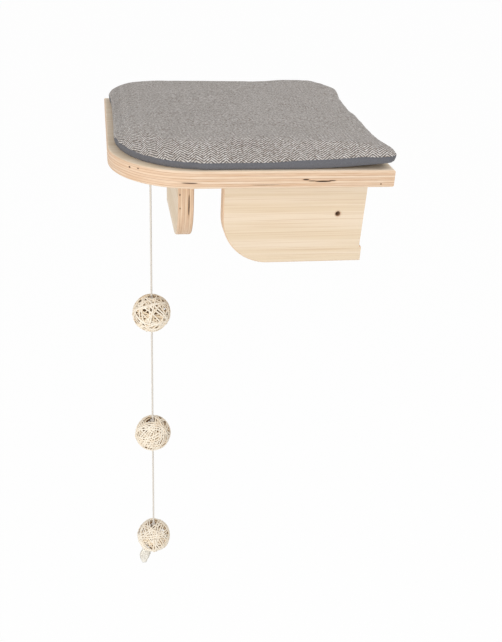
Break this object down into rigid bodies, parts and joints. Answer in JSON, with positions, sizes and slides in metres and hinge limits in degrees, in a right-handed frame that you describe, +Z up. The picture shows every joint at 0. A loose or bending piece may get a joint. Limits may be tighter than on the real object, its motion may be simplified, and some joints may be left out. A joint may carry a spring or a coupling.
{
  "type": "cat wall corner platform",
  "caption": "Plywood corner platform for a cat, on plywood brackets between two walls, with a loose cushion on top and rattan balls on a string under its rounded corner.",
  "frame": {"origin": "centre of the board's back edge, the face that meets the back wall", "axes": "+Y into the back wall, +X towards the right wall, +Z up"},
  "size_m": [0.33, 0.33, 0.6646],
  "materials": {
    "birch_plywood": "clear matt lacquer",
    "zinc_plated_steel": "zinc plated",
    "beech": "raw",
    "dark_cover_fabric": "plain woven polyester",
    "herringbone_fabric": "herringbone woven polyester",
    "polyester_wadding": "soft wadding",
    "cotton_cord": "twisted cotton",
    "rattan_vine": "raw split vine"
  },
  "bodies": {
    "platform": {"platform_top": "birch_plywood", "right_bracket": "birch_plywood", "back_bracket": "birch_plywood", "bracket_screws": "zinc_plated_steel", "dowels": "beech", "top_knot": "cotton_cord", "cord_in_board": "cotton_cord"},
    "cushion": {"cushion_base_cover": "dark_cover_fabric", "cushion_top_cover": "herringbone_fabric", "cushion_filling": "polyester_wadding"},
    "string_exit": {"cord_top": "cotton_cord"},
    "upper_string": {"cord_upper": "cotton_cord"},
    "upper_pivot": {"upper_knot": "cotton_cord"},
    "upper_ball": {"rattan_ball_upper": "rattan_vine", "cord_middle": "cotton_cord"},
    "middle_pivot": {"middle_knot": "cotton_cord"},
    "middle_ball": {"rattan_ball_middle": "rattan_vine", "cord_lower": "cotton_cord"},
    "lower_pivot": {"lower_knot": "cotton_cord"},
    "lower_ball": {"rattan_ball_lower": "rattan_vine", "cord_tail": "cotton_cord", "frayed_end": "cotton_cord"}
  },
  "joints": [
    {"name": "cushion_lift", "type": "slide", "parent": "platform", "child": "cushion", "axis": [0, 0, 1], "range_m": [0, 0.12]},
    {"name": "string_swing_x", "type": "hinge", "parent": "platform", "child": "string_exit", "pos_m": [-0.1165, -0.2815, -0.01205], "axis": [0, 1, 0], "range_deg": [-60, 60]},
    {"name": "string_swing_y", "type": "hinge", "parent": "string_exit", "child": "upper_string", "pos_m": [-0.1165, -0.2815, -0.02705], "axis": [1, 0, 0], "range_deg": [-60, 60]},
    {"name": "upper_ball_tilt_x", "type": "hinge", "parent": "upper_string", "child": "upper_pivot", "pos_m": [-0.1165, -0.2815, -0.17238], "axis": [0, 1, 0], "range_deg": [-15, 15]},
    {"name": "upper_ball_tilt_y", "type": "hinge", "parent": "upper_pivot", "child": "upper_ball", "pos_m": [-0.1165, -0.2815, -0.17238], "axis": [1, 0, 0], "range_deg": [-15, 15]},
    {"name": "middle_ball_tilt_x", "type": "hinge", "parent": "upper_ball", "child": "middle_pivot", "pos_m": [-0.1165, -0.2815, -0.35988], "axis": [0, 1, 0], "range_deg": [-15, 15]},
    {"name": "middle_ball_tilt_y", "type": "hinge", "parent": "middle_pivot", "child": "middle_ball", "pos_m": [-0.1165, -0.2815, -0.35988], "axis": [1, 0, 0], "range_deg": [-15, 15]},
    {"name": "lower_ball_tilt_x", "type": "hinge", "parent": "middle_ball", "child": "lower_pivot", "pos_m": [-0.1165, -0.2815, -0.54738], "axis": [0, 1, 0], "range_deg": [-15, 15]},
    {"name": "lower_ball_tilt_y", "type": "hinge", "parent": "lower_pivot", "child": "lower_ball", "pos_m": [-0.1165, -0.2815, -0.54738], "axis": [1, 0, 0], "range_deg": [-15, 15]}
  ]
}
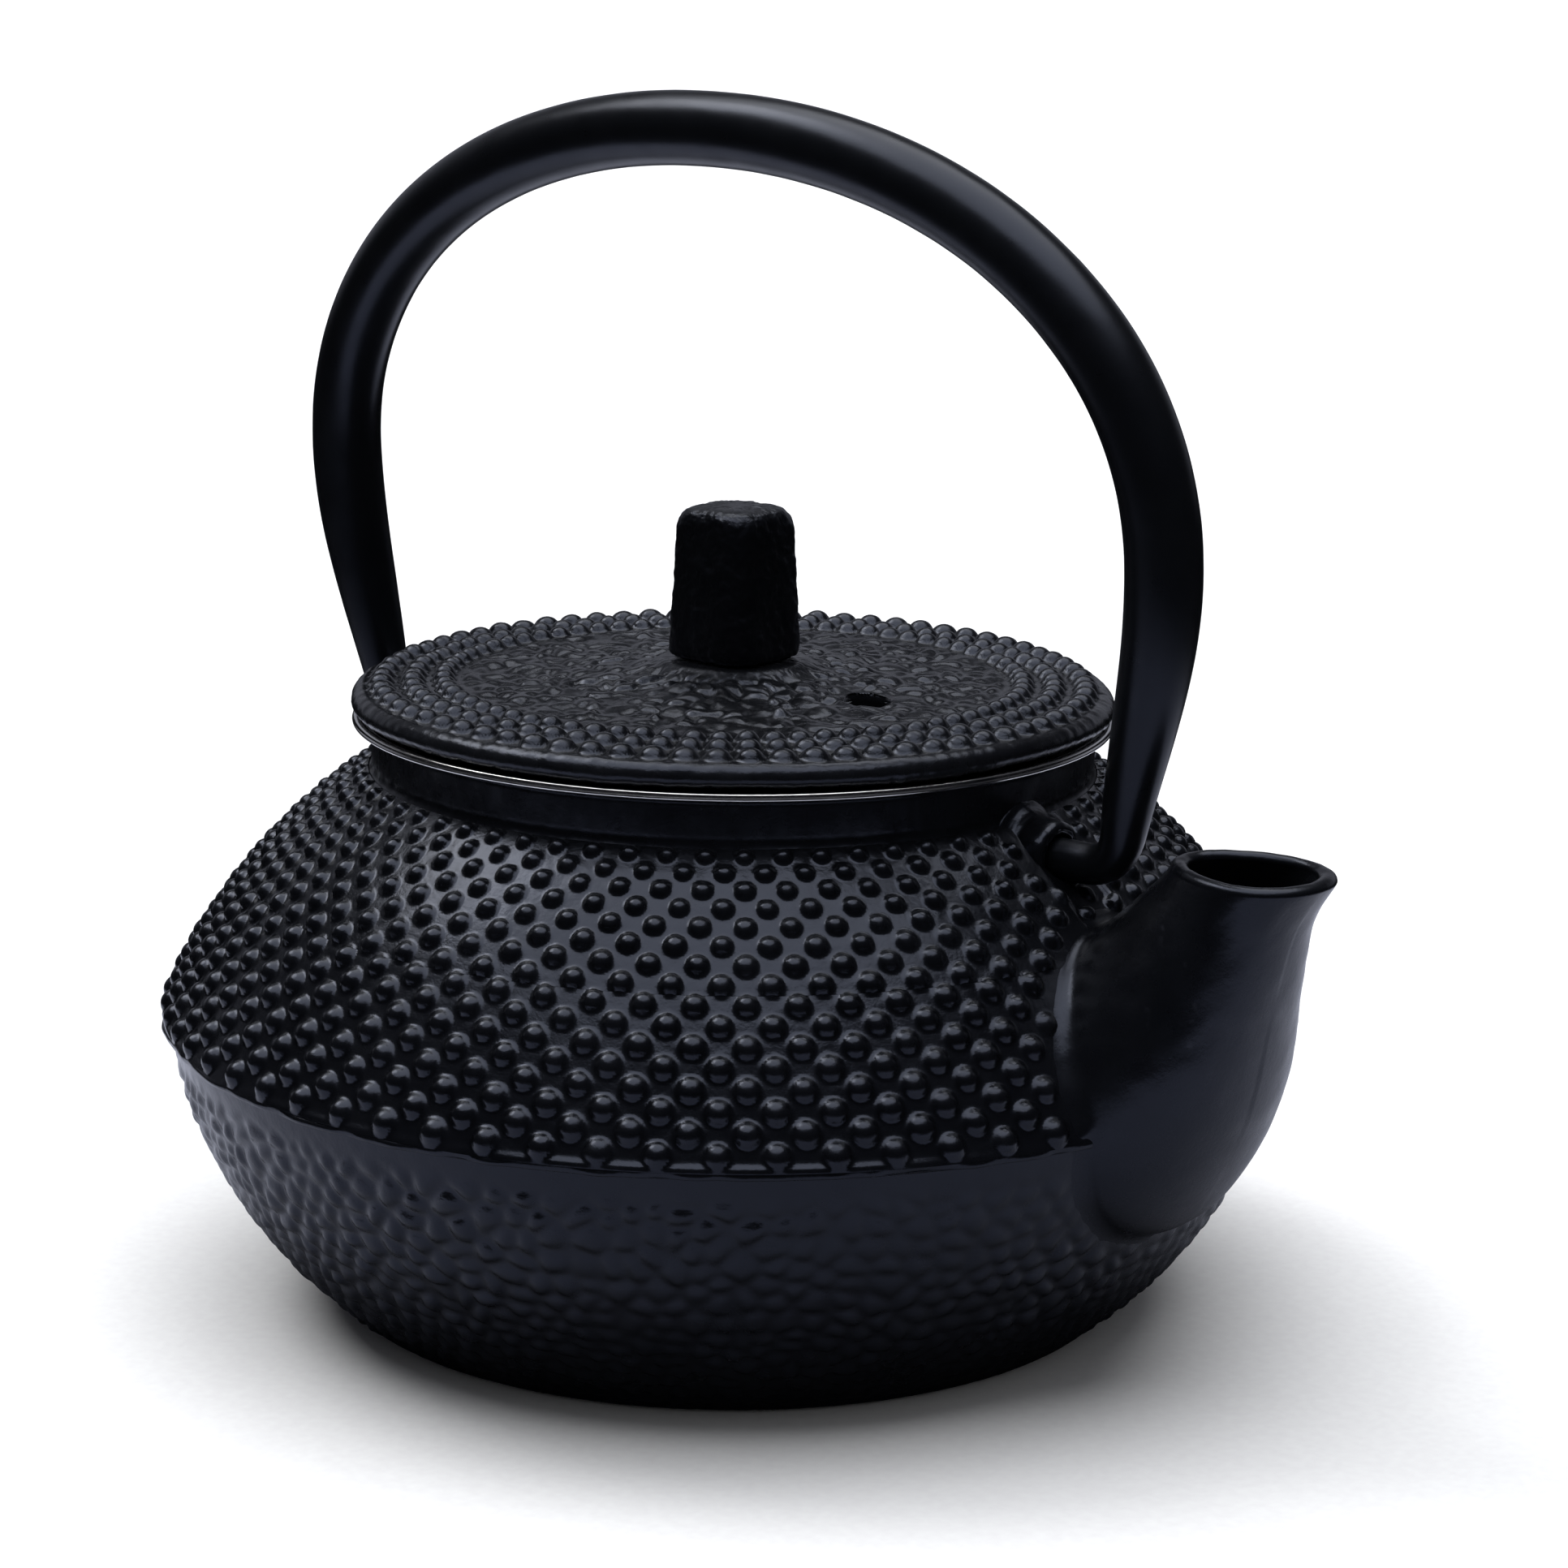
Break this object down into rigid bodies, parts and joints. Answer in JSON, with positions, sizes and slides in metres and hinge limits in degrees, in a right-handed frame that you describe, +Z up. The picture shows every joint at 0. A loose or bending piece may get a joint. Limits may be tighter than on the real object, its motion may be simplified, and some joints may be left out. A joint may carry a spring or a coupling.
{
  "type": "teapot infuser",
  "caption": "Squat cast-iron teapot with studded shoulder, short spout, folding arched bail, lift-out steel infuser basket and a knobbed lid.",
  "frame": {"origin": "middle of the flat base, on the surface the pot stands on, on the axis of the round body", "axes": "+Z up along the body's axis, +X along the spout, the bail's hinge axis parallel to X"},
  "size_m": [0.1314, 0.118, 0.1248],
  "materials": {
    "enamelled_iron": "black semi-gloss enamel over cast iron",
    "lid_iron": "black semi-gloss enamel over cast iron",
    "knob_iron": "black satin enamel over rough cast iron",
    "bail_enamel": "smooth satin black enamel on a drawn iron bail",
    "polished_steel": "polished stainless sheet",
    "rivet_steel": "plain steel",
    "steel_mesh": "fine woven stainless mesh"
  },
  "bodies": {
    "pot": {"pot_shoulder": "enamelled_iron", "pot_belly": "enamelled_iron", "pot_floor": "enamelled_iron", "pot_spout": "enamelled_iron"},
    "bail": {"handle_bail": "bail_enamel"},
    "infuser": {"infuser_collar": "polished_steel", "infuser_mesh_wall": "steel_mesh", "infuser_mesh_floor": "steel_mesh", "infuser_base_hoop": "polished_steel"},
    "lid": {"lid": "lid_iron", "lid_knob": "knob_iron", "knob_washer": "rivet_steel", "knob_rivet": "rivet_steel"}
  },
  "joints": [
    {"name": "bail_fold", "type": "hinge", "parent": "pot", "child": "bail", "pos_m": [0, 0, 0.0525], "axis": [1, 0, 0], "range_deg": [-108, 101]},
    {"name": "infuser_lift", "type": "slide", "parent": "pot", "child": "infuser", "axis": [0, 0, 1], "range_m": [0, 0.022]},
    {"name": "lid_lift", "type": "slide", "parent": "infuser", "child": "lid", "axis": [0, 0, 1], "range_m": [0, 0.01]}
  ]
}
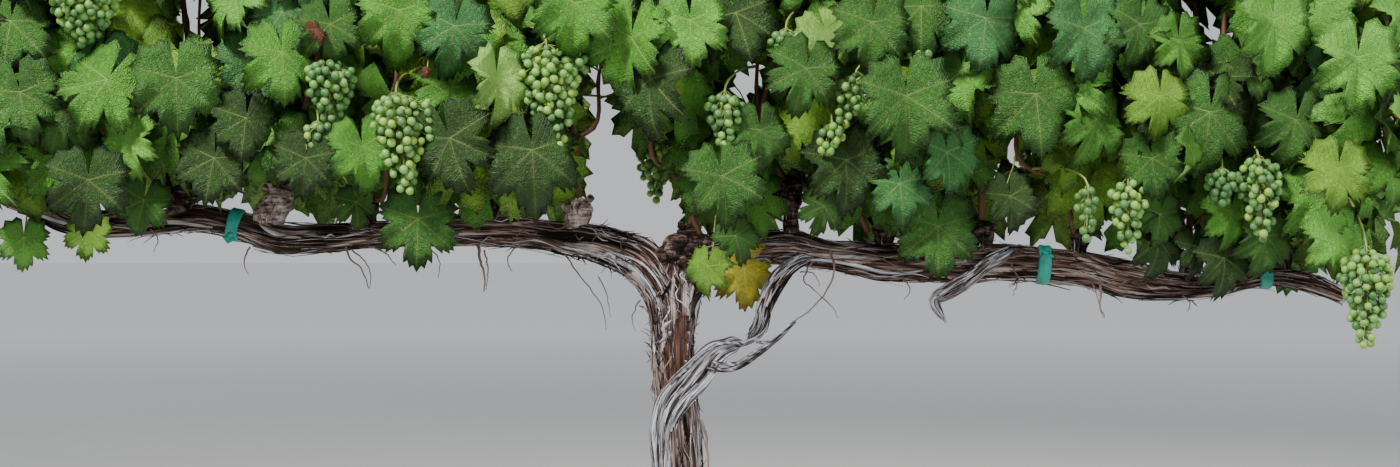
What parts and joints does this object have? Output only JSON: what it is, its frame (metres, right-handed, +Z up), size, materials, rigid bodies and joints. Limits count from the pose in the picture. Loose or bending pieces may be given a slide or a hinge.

★ ★ ★ ★ ★ ★ ★

Write out the entries in full, exactly as given.

### Solved problem
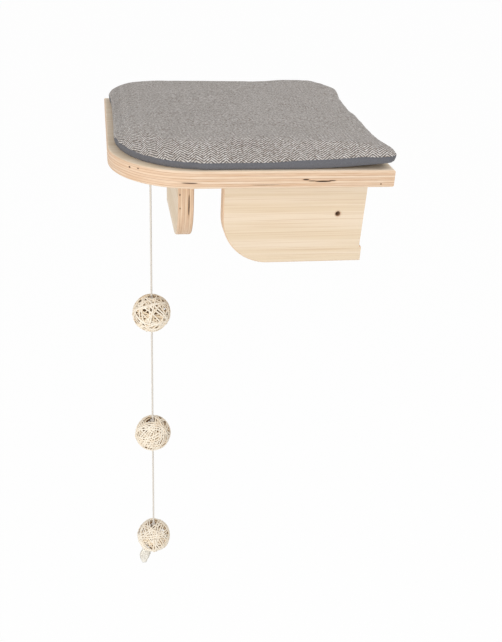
Break this object down into rigid bodies, parts and joints. Answer in JSON, with positions, sizes and slides in metres and hinge limits in degrees, in a right-handed frame that you describe, +Z up. The picture shows every joint at 0. A loose or bending piece may get a joint. Limits may be tighter than on the real object, its motion may be simplified, and some joints may be left out. A joint may carry a spring or a coupling.
{
  "type": "cat wall corner platform",
  "caption": "Plywood corner platform for a cat, on plywood brackets between two walls, with a loose cushion on top and rattan balls on a string under its rounded corner.",
  "frame": {"origin": "centre of the board's back edge, the face that meets the back wall", "axes": "+Y into the back wall, +X towards the right wall, +Z up"},
  "size_m": [0.33, 0.33, 0.6646],
  "materials": {
    "birch_plywood": "clear matt lacquer",
    "zinc_plated_steel": "zinc plated",
    "beech": "raw",
    "dark_cover_fabric": "plain woven polyester",
    "herringbone_fabric": "herringbone woven polyester",
    "polyester_wadding": "soft wadding",
    "cotton_cord": "twisted cotton",
    "rattan_vine": "raw split vine"
  },
  "bodies": {
    "platform": {"platform_top": "birch_plywood", "right_bracket": "birch_plywood", "back_bracket": "birch_plywood", "bracket_screws": "zinc_plated_steel", "dowels": "beech", "top_knot": "cotton_cord", "cord_in_board": "cotton_cord"},
    "cushion": {"cushion_base_cover": "dark_cover_fabric", "cushion_top_cover": "herringbone_fabric", "cushion_filling": "polyester_wadding"},
    "string_exit": {"cord_top": "cotton_cord"},
    "upper_string": {"cord_upper": "cotton_cord"},
    "upper_pivot": {"upper_knot": "cotton_cord"},
    "upper_ball": {"rattan_ball_upper": "rattan_vine", "cord_middle": "cotton_cord"},
    "middle_pivot": {"middle_knot": "cotton_cord"},
    "middle_ball": {"rattan_ball_middle": "rattan_vine", "cord_lower": "cotton_cord"},
    "lower_pivot": {"lower_knot": "cotton_cord"},
    "lower_ball": {"rattan_ball_lower": "rattan_vine", "cord_tail": "cotton_cord", "frayed_end": "cotton_cord"}
  },
  "joints": [
    {"name": "cushion_lift", "type": "slide", "parent": "platform", "child": "cushion", "axis": [0, 0, 1], "range_m": [0, 0.12]},
    {"name": "string_swing_x", "type": "hinge", "parent": "platform", "child": "string_exit", "pos_m": [-0.1165, -0.2815, -0.01205], "axis": [0, 1, 0], "range_deg": [-60, 60]},
    {"name": "string_swing_y", "type": "hinge", "parent": "string_exit", "child": "upper_string", "pos_m": [-0.1165, -0.2815, -0.02705], "axis": [1, 0, 0], "range_deg": [-60, 60]},
    {"name": "upper_ball_tilt_x", "type": "hinge", "parent": "upper_string", "child": "upper_pivot", "pos_m": [-0.1165, -0.2815, -0.17238], "axis": [0, 1, 0], "range_deg": [-15, 15]},
    {"name": "upper_ball_tilt_y", "type": "hinge", "parent": "upper_pivot", "child": "upper_ball", "pos_m": [-0.1165, -0.2815, -0.17238], "axis": [1, 0, 0], "range_deg": [-15, 15]},
    {"name": "middle_ball_tilt_x", "type": "hinge", "parent": "upper_ball", "child": "middle_pivot", "pos_m": [-0.1165, -0.2815, -0.35988], "axis": [0, 1, 0], "range_deg": [-15, 15]},
    {"name": "middle_ball_tilt_y", "type": "hinge", "parent": "middle_pivot", "child": "middle_ball", "pos_m": [-0.1165, -0.2815, -0.35988], "axis": [1, 0, 0], "range_deg": [-15, 15]},
    {"name": "lower_ball_tilt_x", "type": "hinge", "parent": "middle_ball", "child": "lower_pivot", "pos_m": [-0.1165, -0.2815, -0.54738], "axis": [0, 1, 0], "range_deg": [-15, 15]},
    {"name": "lower_ball_tilt_y", "type": "hinge", "parent": "lower_pivot", "child": "lower_ball", "pos_m": [-0.1165, -0.2815, -0.54738], "axis": [1, 0, 0], "range_deg": [-15, 15]}
  ]
}
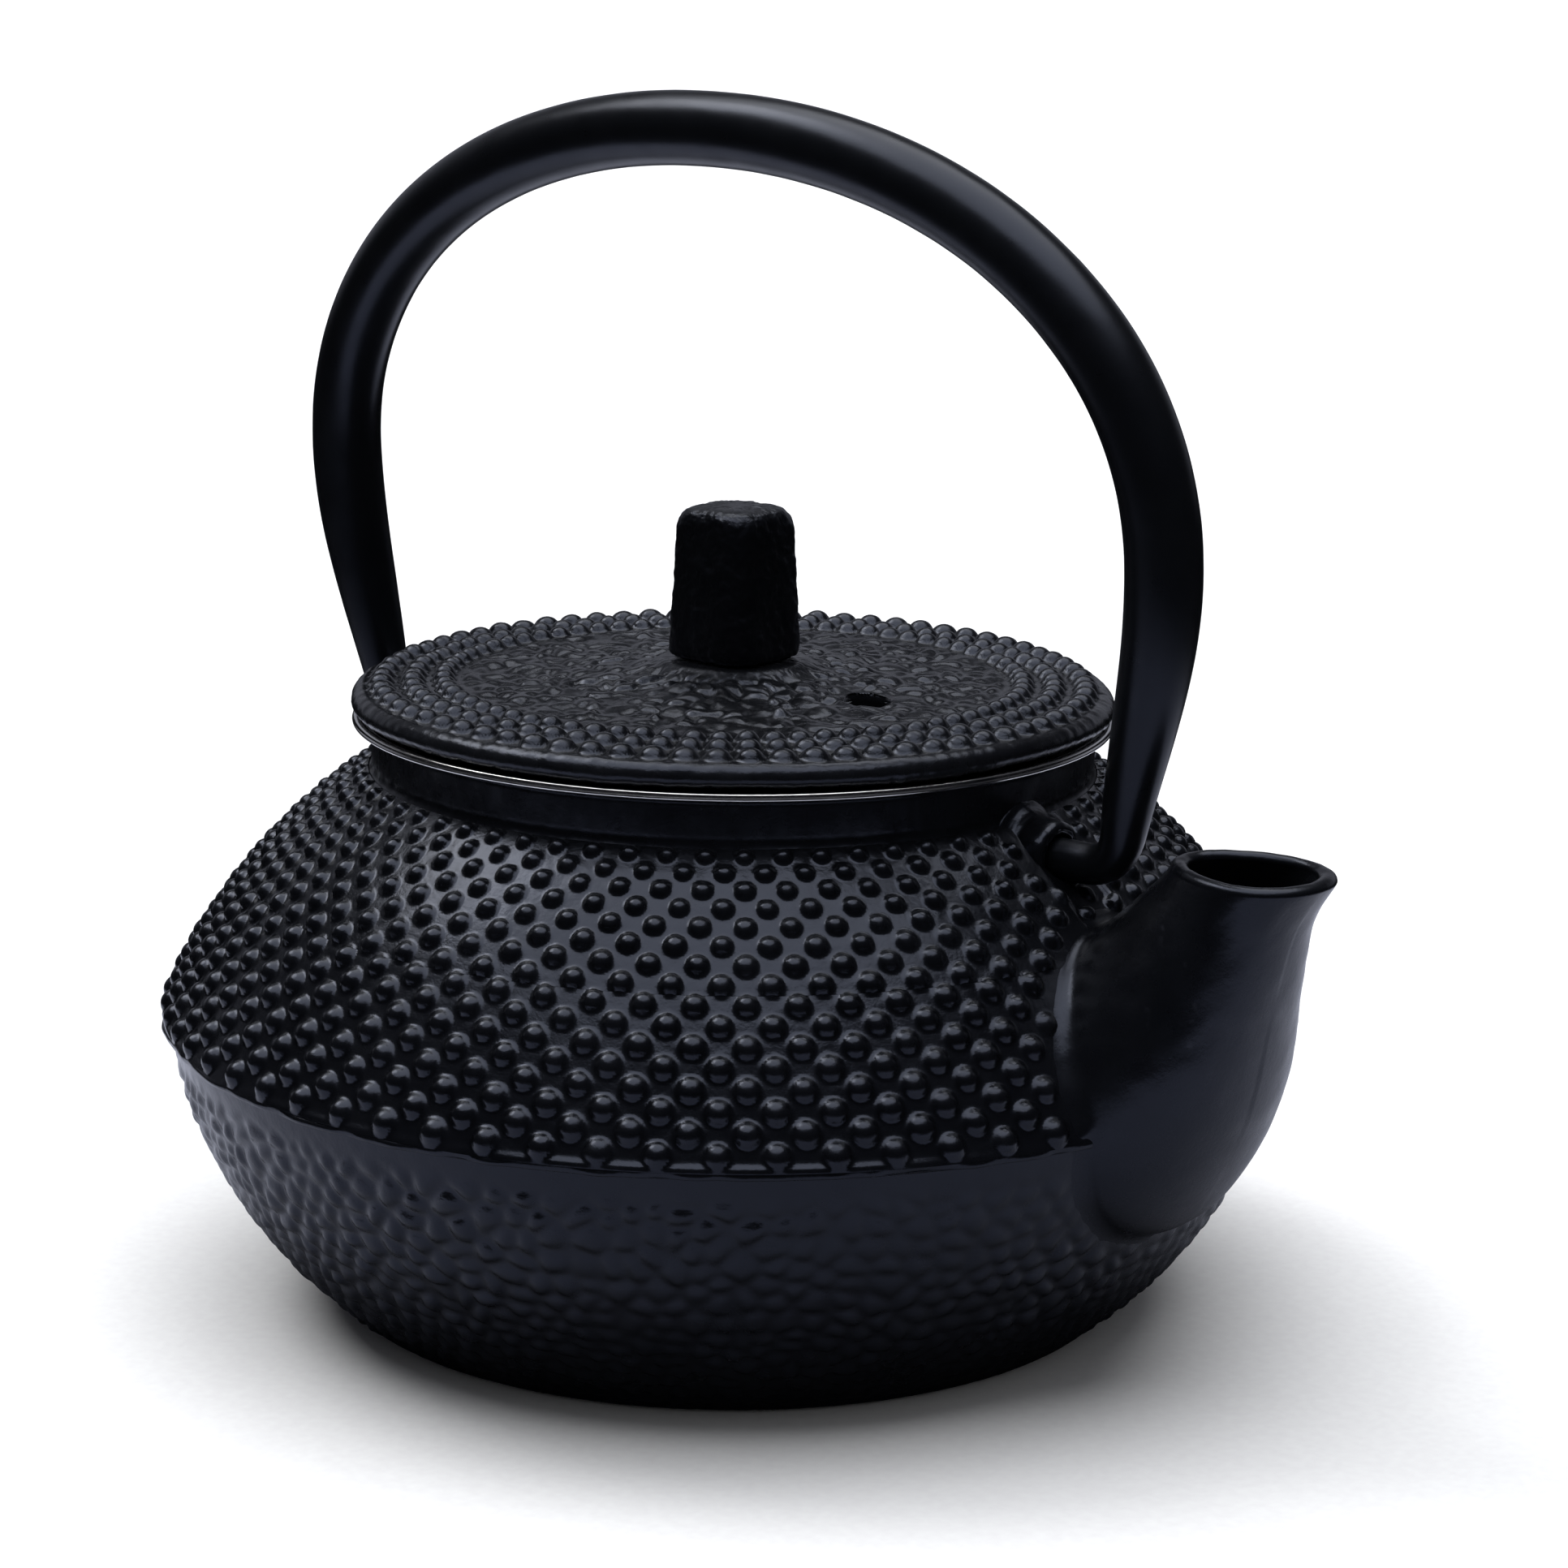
Break this object down into rigid bodies, parts and joints. Answer in JSON, with positions, sizes and slides in metres and hinge limits in degrees, in a right-handed frame that you describe, +Z up. The picture shows every joint at 0. A loose or bending piece may get a joint. Limits may be tighter than on the real object, its motion may be simplified, and some joints may be left out. A joint may carry a spring or a coupling.
{
  "type": "teapot infuser",
  "caption": "Squat cast-iron teapot with studded shoulder, short spout, folding arched bail, lift-out steel infuser basket and a knobbed lid.",
  "frame": {"origin": "middle of the flat base, on the surface the pot stands on, on the axis of the round body", "axes": "+Z up along the body's axis, +X along the spout, the bail's hinge axis parallel to X"},
  "size_m": [0.1314, 0.118, 0.1248],
  "materials": {
    "enamelled_iron": "black semi-gloss enamel over cast iron",
    "lid_iron": "black semi-gloss enamel over cast iron",
    "knob_iron": "black satin enamel over rough cast iron",
    "bail_enamel": "smooth satin black enamel on a drawn iron bail",
    "polished_steel": "polished stainless sheet",
    "rivet_steel": "plain steel",
    "steel_mesh": "fine woven stainless mesh"
  },
  "bodies": {
    "pot": {"pot_shoulder": "enamelled_iron", "pot_belly": "enamelled_iron", "pot_floor": "enamelled_iron", "pot_spout": "enamelled_iron"},
    "bail": {"handle_bail": "bail_enamel"},
    "infuser": {"infuser_collar": "polished_steel", "infuser_mesh_wall": "steel_mesh", "infuser_mesh_floor": "steel_mesh", "infuser_base_hoop": "polished_steel"},
    "lid": {"lid": "lid_iron", "lid_knob": "knob_iron", "knob_washer": "rivet_steel", "knob_rivet": "rivet_steel"}
  },
  "joints": [
    {"name": "bail_fold", "type": "hinge", "parent": "pot", "child": "bail", "pos_m": [0, 0, 0.0525], "axis": [1, 0, 0], "range_deg": [-108, 101]},
    {"name": "infuser_lift", "type": "slide", "parent": "pot", "child": "infuser", "axis": [0, 0, 1], "range_m": [0, 0.022]},
    {"name": "lid_lift", "type": "slide", "parent": "infuser", "child": "lid", "axis": [0, 0, 1], "range_m": [0, 0.01]}
  ]
}
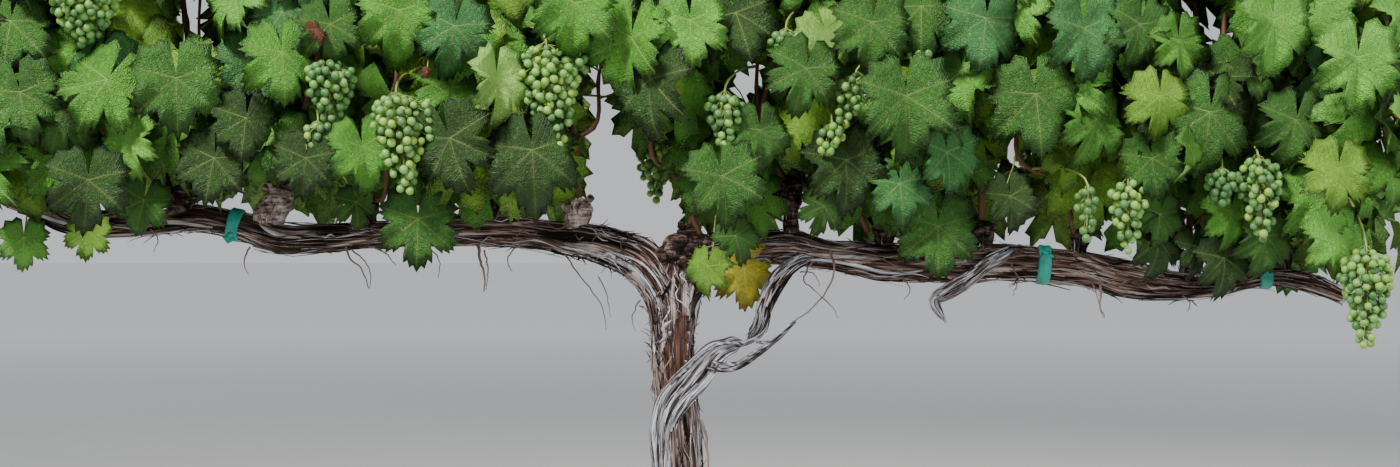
What parts and joints does this object have? Output only JSON: what it is, its frame (metres, right-handed, +Z up), size, materials, rigid bodies and joints. Limits count from the pose in the picture. Loose or bending pieces may be given a slide or a hinge.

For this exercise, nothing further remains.